In the Nobel list, the famous Hershey is the late American geneticist and bacteriologist Alfred Hershey, not the Pennsylvania chocolate manufacturer. To the question of what constitutes scientific happiness, Hershey famously rejoined

“Hershey heaven” is the well-known description of that desire for him to come to the laboratory every morning, knowing what question to ask and being certain that the result would be important.

The Hershey-Chase experiments of 1952 showed, using viruses that infect bacteria (bacteriophages), that DNA is indeed the material of inheritance. Bacteriophages are just great for Hershey heaven, as experiments can be set up one day and read the next.

Such rapidity and consistency is generally not the rule for science but Al’s name, at least, is yet another link between intellectual excellence and (American) chocolate.

Passing on the benefits

Some anonymous comments in last week’s survey of Nobel laureates provide insights into individual relationships with chocolate:

I can offer you a sure example of a “double dissociation” between Nobel Prize winning and chocolate consumption … I am not particularly fond of chocolate but received a Nobel Prize. My wife is crazy about chocolate and eats it almost every day but so far she has not received the phone call.

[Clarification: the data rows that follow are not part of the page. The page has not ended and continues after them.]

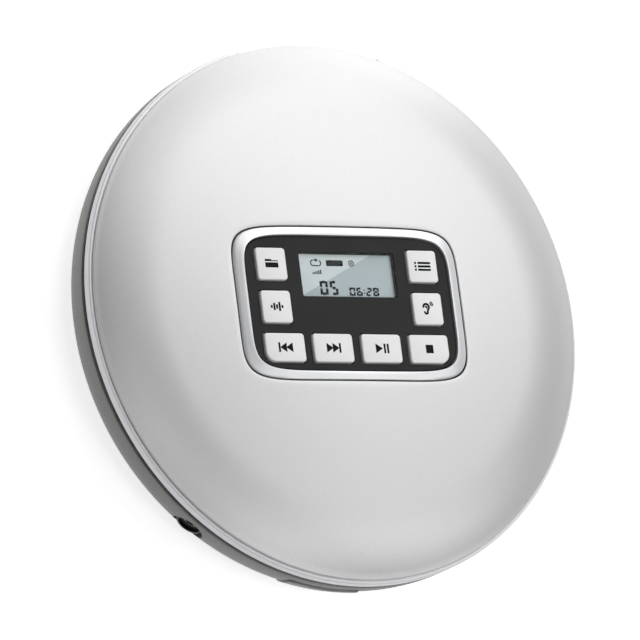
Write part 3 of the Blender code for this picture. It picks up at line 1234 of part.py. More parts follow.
def battery_door():
    """The shell's underside below the cells, cut to the bay's plan, with a barrel along its rear."""
    skin = [(0, UNDERSIDE_Z + DOOR_THICKNESS)] + shell_curve(DOOR_THICKNESS)[::-1] + shell_curve(0)
    door = plate("battery_door", [bay_outline(-CLEARANCE)], UNDERSIDE_Z - OVERRUN, FLOOR_Z + OVERRUN,
                 GREY_PLASTIC)
    barrel_end = BAY_HALF_X - BAY_CORNER / 2 - CLEARANCE
    pin_end = BAY_HALF_X + DOOR_PIN_LENGTH - CLEARANCE
    rear = box("Door rear", (-BODY_RADIUS, DOOR_AXIS_Y, -BODY_RADIUS), (BODY_RADIUS, BODY_RADIUS, BODY_RADIUS))
    keep_inside(door, turned("Door skin", skin + [(0, UNDERSIDE_Z)]))
    cut(door, rear)
    join(door, rod("Door barrel", DOOR_BARREL_RADIUS, (-barrel_end, DOOR_AXIS_Y, DOOR_AXIS_Z),
                   (barrel_end, DOOR_AXIS_Y, DOOR_AXIS_Z), SMALL_STEPS))
    join(door, rod("Door pins", DOOR_PIN_RADIUS, (-pin_end, DOOR_AXIS_Y, DOOR_AXIS_Z),
                   (pin_end, DOOR_AXIS_Y, DOOR_AXIS_Z), SMALL_STEPS))
    front = BAY_FRONT_Y + DOOR_THUMB_WIDTH
    cut(door, box("Thumb groove", (-DOOR_THUMB_LENGTH / 2, front, UNDERSIDE_Z - OVERRUN),
                  (DOOR_THUMB_LENGTH / 2, front + DOOR_THUMB_WIDTH, UNDERSIDE_Z + DOOR_THUMB_DEPTH)))
    return door


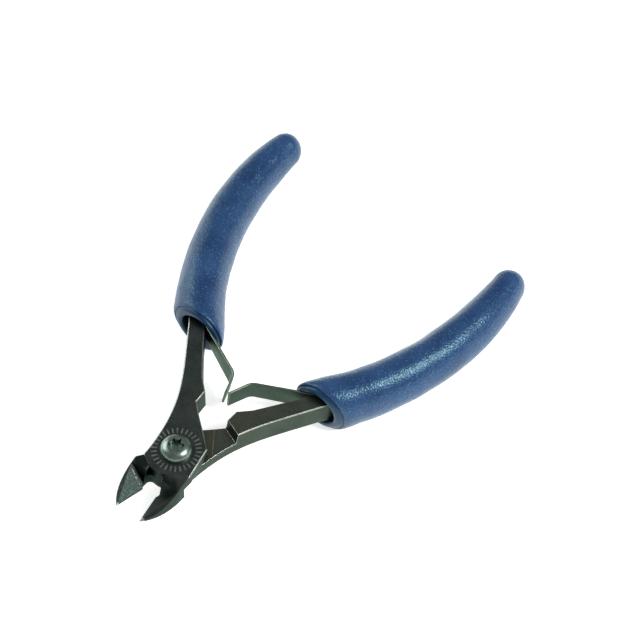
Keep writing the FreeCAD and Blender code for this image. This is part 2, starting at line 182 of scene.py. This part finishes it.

Having grown up in England after the second world war when chocolate was rationed I have been trying to make up for many years of abstinence ever since.

I am trying to consume more chocolate every day to recapture my youthful IQ.
I guess now I’ll have to update my book The Beginner’s Guide to Winning the Nobel Prize with a (very short) chapter on dark chocolate, crème de cacao, chocolate mousse and so forth, though the research so far has not had a whole lot to say on dose levels.

Anyway, and if nothing else, this particularly incisive piece of Nobel research does make me feel good about my chocolate trafficking through US customs, as one of the jobs for any successful senior scientist is to bring on the next generation.

Peter C. Doherty is Laureate Professor at the University of Melbourne. He shared the Nobel Prize in Physiology or Medicine in 1996 with Swiss colleague Rolf Zinkernagel, for their discovery of how the immune system recognizes virus-infected cells.